# Hottentotta trilineatus



## Natemass (Nov 13, 2006)

i need a care sheet, or is this fine 

temp75-85
dry with water dish
ill most likely be keeping it on sand is this fine?
and any other suggestions welcome. 


thanks 

nate


----------



## JSN (Nov 13, 2006)

that should do...keep it dry like most desert scorps, maybe a misting every once in a while...feed once a week...


----------



## pandinus (Nov 14, 2006)

i have had a very difficult time with this species, the right balance of dry and water is paramount to their survival.


----------



## Andre2 (Nov 14, 2006)

I had 15 young in may. (Maybe mine are H. polystictus, but unlikely..) They are very hard and don't need much moisture in my opinion, but this is not a true desert species, I think.
Mid-sized specimen are very cannibalistic, in my experience. I did not have this problem with either adults or small young..
My specimen are small (45-50mm for adults) and pale yellow. As yet, I do not know how to distinguish H. polystictus from H. trilineatus.. (Anyone?..)
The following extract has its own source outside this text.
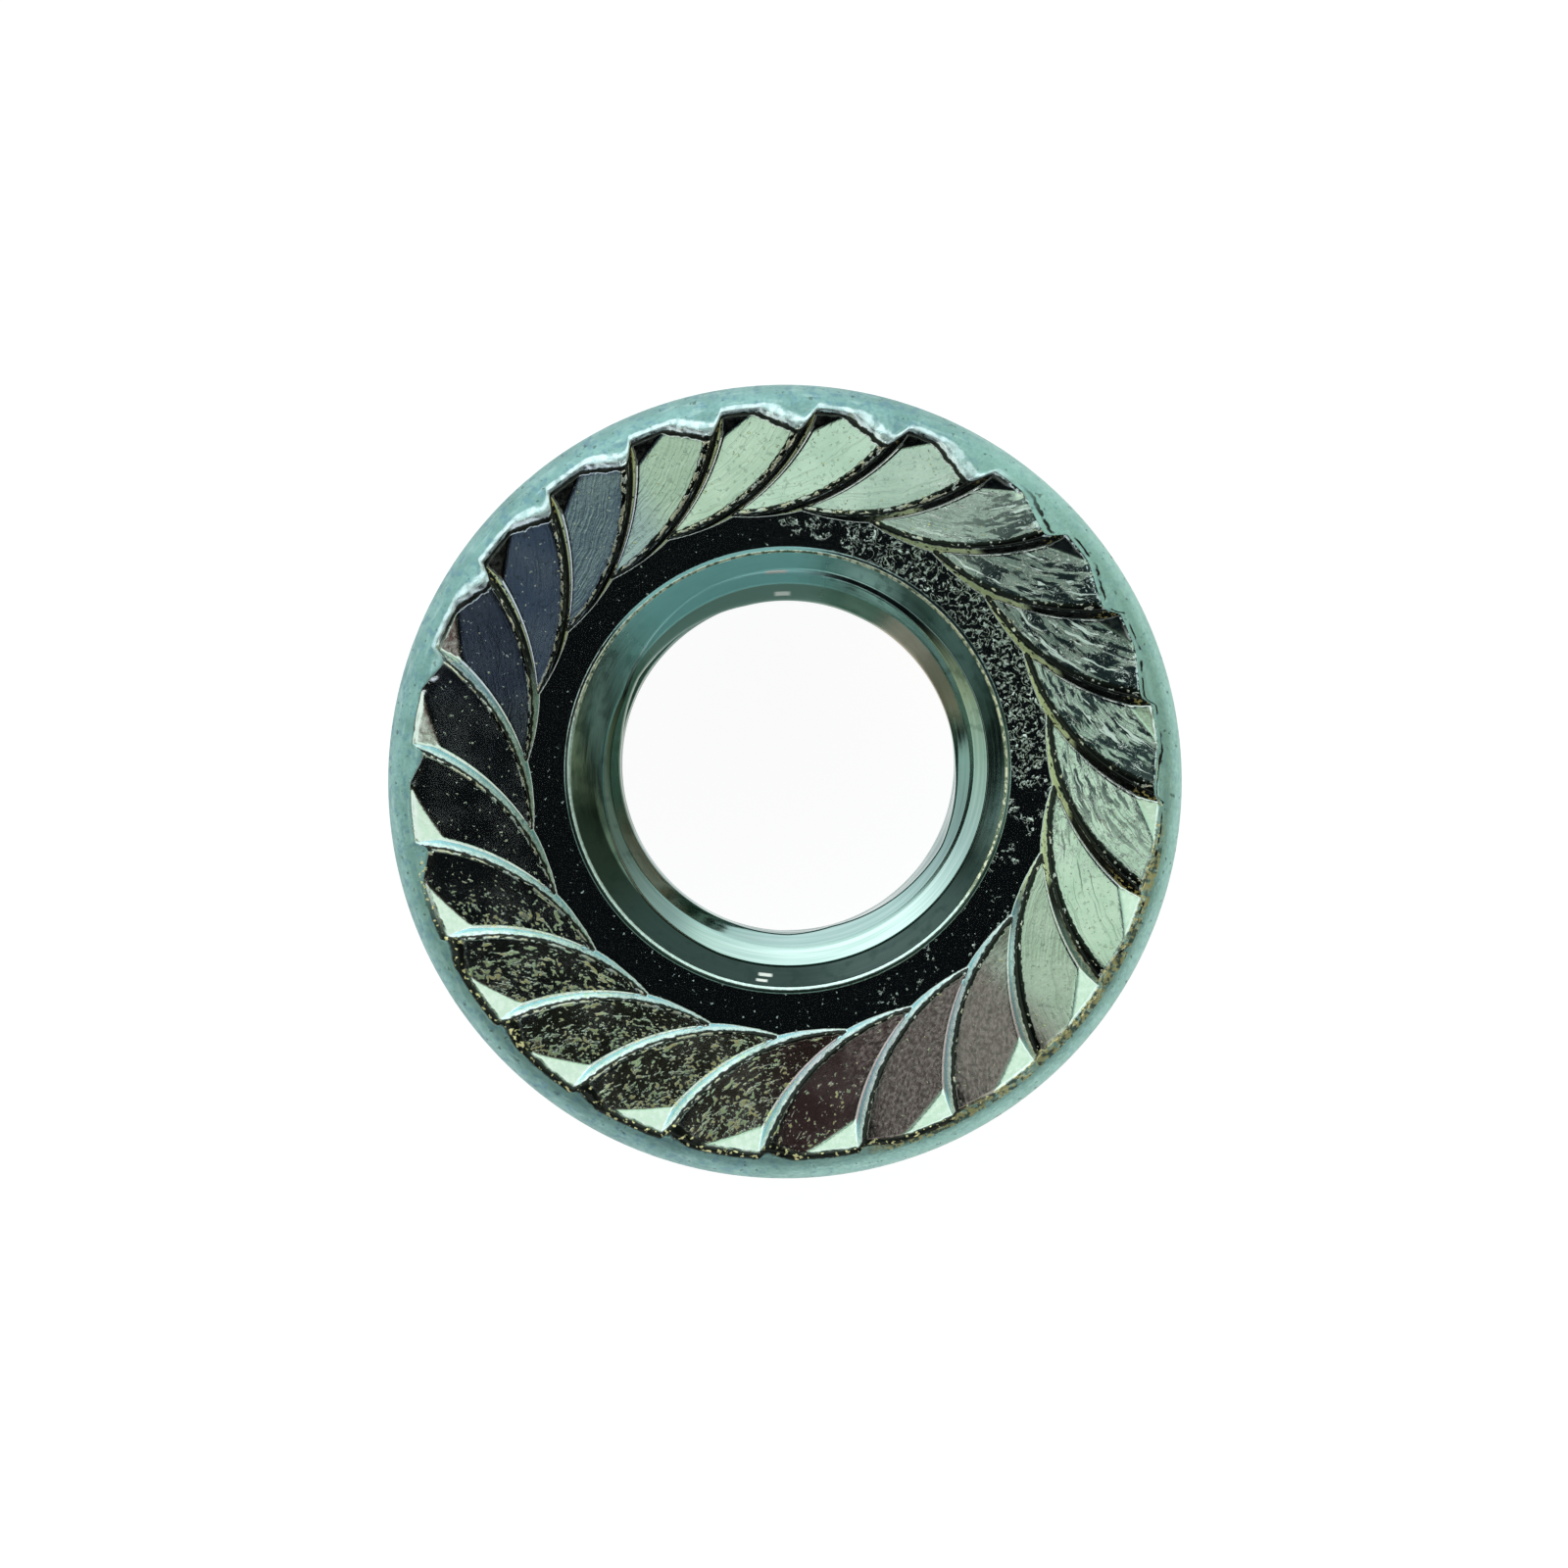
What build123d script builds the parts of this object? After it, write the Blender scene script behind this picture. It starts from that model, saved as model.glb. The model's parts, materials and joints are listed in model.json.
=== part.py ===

I don't think you'll have much trouble with it. Maybe a bit warmer keeping, won't harm them either...


----------



## musihuto (Nov 14, 2006)

i had four I2's which all died...  i suspect due to dessication, so do be sure to provide some sort of water source!



               - munis


----------



## G. Carnell (Nov 14, 2006)

i had no probs keeping Adult H.polystictus (very similar.. could even be the same sp)

however the babies....!
mine stayed I2 for over 1 year... so something was missing there


----------



## musihuto (Nov 14, 2006)

i have heard that hottentotta sp. scorplings will not moult if the temperatures are too low...  :? 

            - munis




G. Carnell said:


> i had no probs keeping Adult H.polystictus (very similar.. could even be the same sp)
> 
> however the babies....!
> mine stayed I2 for over 1 year... so something was missing there


----------



## Michiel (Nov 15, 2006)

however the babies....!
mine stayed I2 for over 1 year... so something was missing there[/QUOTE]

 I got a third instar a few months ago, it is instar 5 now and will molt again within this month by the looks of it.
I keep it on dry sand with some flagstones. He has a bottle cap, which I fill three times a week, 25 Celsius steady and I have fed it twice a week (perhaps this is why he growed so fast), but I now feed it once a week.
No problems in molting or whatsoever.....


----------



## Andre2 (Nov 15, 2006)

I don't think a low temperature will prevent them from molting. Maybe with a difficult species like H. jayakari...
F.e. I have raised many H. hottentotta at 20-22 degrees (basicly room temperature..).

Instar 2 for over a year? That's very strange... I think this is just an incident and not representative for this species..


----------



## Michiel (Nov 16, 2006)

I tend to agree with Andre on this, 2 instar for a year is extraordinary long I guess....


----------